My most intense experience with translation, thus far, has involved a Japanese author. Like Javier Marías and W. G. Sebald, Haruki Murakami is a writer who is intimately acquainted with Anglo-American culture even as he remains outside it. (I think writers of this kind may well make the most interesting test cases for translation; at any rate, I find myself repeatedly drawn to them.) Murakami, who has translated Raymond Carver, F. Scott Fitzgerald, and Paul Theroux into Japanese, is partial to the Beatles, jazz, Scotch whiskey, Marx Brothers movies, and many other products of Western culture. He often injects something akin to an American sensibility—a rebellious, non-salaryman’s sensibility—into his hapless fictional protagonists. Yet the novels are written in Japanese and set, for the most part, in Japan, so when we read them in English, we get, as with Marías and Sebald, a strange sensation of foreignness mixed with familiarity, of worlds collapsing in on each other.

The first three novels I read by Murakami—
A Wild Sheep Chase
,
Hard-Boiled Wonderland and the End of the World
, and
Dance Dance Dance
—were all translated by Alfred Birnbaum. When I finished the books, I was mildly curious to know more about Murakami; I was
desperate
to know more about Birnbaum.
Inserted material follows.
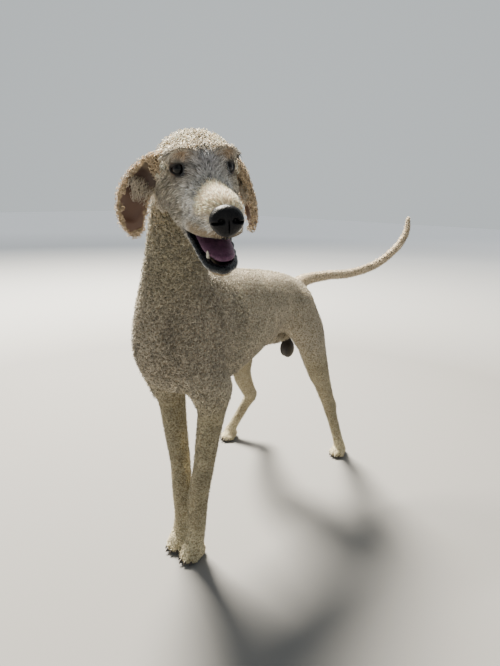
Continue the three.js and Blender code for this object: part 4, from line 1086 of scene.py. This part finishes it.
def lipPath():
    share = np.linspace(lip["from"], lip["to"], lip["steps"])
    centre, across, up, tangent, width, height = headSweep(head["jaw"]).at(share)
    upward = up * np.sign(up @ headUp)[:, None]
    outward = across * np.sign(across @ headLeft)[:, None]
    reach, climb = width * math.cos(lip["rise"]), height * math.sin(lip["rise"])
    rims = {sign: centre + outward * sign * reach[:, None] + upward * climb[:, None] for sign in (1, -1)}
    front = centre[-1] + tangent[-1] * lip["front"] + upward[-1] * height[-1] * math.sin(lip["rise"])
    line = np.vstack([rims[-1], front, rims[1][::-1]])
    corner = abs(np.linspace(-1, 1, len(line))) ** 3
    girth = [most * (1 - less * corner) for most, less in zip(lip["girth"], lip["thinner"])]
    return Sweep(np.hstack([line, np.stack(girth, -1)]), headUp)


def lipShape(share, angle):
    away = abs(2 * share - 1)
    ends = np.sqrt(np.clip(1 - away**12, 0, 1))
    crimp = lip["crimp"] * smoothStep(*lip["crimpFrom"], away) * np.sin(lip["crimps"] * math.pi * share)
    return ends * (1 + crimp * np.cos(angle - lip["crimpTurn"]))


lipMaterial = grainFinish(
    "wetLip", 0.22, (2.4, 3), (0.002, 0.003, 0.004), (0.010, 0.012, 0.017), (0.45, 0.75), 1.1,
    (0.3, 0.7, 0.15, 0.36), **wet(0.25, 0.05, 0.25))
addPiece("lowerLip", *sweptTube(lipPath(), lip["rows"], lip["columns"], lipShape), lipMaterial,
         "nose_leather")

# The lower canine tooth that shows beside the tongue: a cone that curves back by bend t^2 and thins as
# the root of 1 - slim t^1.6
tooth = {"root": (-15, -74, -105), "length": 14, "radius": 2.6, "lean": (-0.06, -0.2, 1), "bend": 2.2,
         "slim": 0.97, "power": 1.6, "steps": (0, 0.3, 0.6, 0.85, 1), "rows": 14, "columns": 16}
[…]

Who was this guy who could come up with two completely different kinds of English, an old-fashioned fairy-tale diction and a sharp-edged modern idiom, to render the two intertwined plot strands of
Hard-Boiled Wonderland
? How did he manage to do that weird, youthful, but never annoyingly with-it voice in which Murakami’s narrator-protagonists spoke to themselves? How, in short, could he make a Japanese writer sound so remarkably American without losing any of his alien allure? All I could find out from the jacket notes was that Birnbaum was born in Washington, D.C., in 1957, grew up in Japan, and lived at various times in Los Angeles, Tokyo, London, and Barcelona.

Then
The Wind-Up Bird Chronicle
came out. This may still be Murakami’s best-known novel in America; it was his first crossover book, the one that signaled his emergence from the ghetto of Kodansha to the more exclusive precincts of Knopf. I started the first chapter as soon as the book was available, but right away I sensed that something was wrong. Turning to the front of the book, I noticed the name of a new translator: Jay Rubin. What had happened to my dear Birnbaum? I called Kodansha, Knopf, the Society of Translators—no answer. Nobody knew anything about the missing Birnbaum. He had apparently completed the transformation required of The Ideal Translator and become a figment, a ghost, an invisible man.
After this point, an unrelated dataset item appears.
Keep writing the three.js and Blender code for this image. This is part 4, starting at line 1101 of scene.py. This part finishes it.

But then I remembered some additional evidence of his corporeality, or at least of his presence as a translator. Before publishing his novel with Knopf, Murakami had given that same publisher a collection of short stories called
The Elephant Vanishes
, and the first story in the book consisted of the opening section of
The Wind-Up Bird Chronicle
. I checked my copy of the book, and yes, my memory had not deceived me—that story, that beginning, had been translated by Alfred Birnbaum. So the two translators of Murakami, the two alternate realities, existed side by side.

Here, submitted as Exhibit A, are the opening sentences of the Rubin translation:

When the phone rang I was in the kitchen, boiling a potful of spaghetti and whistling along with an FM broadcast of the overture to Rossini’s
The Thieving Magpie
, which has to be the perfect music for cooking pasta.
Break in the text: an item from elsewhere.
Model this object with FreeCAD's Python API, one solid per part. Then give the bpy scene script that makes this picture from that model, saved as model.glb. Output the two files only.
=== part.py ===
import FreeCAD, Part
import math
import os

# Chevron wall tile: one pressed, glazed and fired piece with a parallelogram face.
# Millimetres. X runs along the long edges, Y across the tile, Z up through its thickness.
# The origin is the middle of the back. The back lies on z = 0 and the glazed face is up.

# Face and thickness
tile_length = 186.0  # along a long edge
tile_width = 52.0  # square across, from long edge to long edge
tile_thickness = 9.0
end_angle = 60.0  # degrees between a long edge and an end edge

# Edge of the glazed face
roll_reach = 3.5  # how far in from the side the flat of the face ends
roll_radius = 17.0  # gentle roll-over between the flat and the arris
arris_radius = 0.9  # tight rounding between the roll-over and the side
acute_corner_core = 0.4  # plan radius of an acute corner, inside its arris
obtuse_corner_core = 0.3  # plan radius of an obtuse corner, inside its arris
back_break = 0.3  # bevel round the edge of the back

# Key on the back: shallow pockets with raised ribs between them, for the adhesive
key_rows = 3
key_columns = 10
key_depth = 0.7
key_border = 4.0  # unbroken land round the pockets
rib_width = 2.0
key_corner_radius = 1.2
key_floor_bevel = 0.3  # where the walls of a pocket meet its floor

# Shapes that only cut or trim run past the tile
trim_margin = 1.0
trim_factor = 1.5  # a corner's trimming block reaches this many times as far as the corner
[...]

I wanted to ignore the phone, not only because the spaghetti was nearly done, but because Claudio Abbado was bringing the London Symphony to its musical climax.

Not bad, eh? Perfectly good English sentences presented by a reasonably interesting narrator. But now listen to Exhibit B:

I’m in the kitchen cooking spaghetti when the woman calls. Another moment until the spaghetti is done; there I am, whistling the prelude to Rossini’s
La Gazza Ladra
along with the FM radio. Perfect spaghetti-cooking music.

I hear the telephone ring but tell myself, Ignore it. Let the spaghetti finish cooking. It’s almost done, and besides, Claudio Abbado and the London Symphony Orchestra are coming to a crescendo.

And there he is, my Birnbaum—or rather, my voice-in-the-ear version of Murakami, my Birnbaum-inflected Japanese narrator, my unemployed cosmopolitan wastrel who loves jazzy rhythms and thinks of his life in the present tense. Even the small details (the Italian rendering of the Rossini title, the use of the term “crescendo” rather than “musical climax”) seem to me crucial to the smart but strangely innocent voice. In this translation, the logic of cause-and-effect English sentence structure has been jettisoned in favor of some other mode, and it is that mode—the intrusion of the surprising and the foreign and the unknowable into the mundane regime—which marks the world of a Haruki Murakami novel.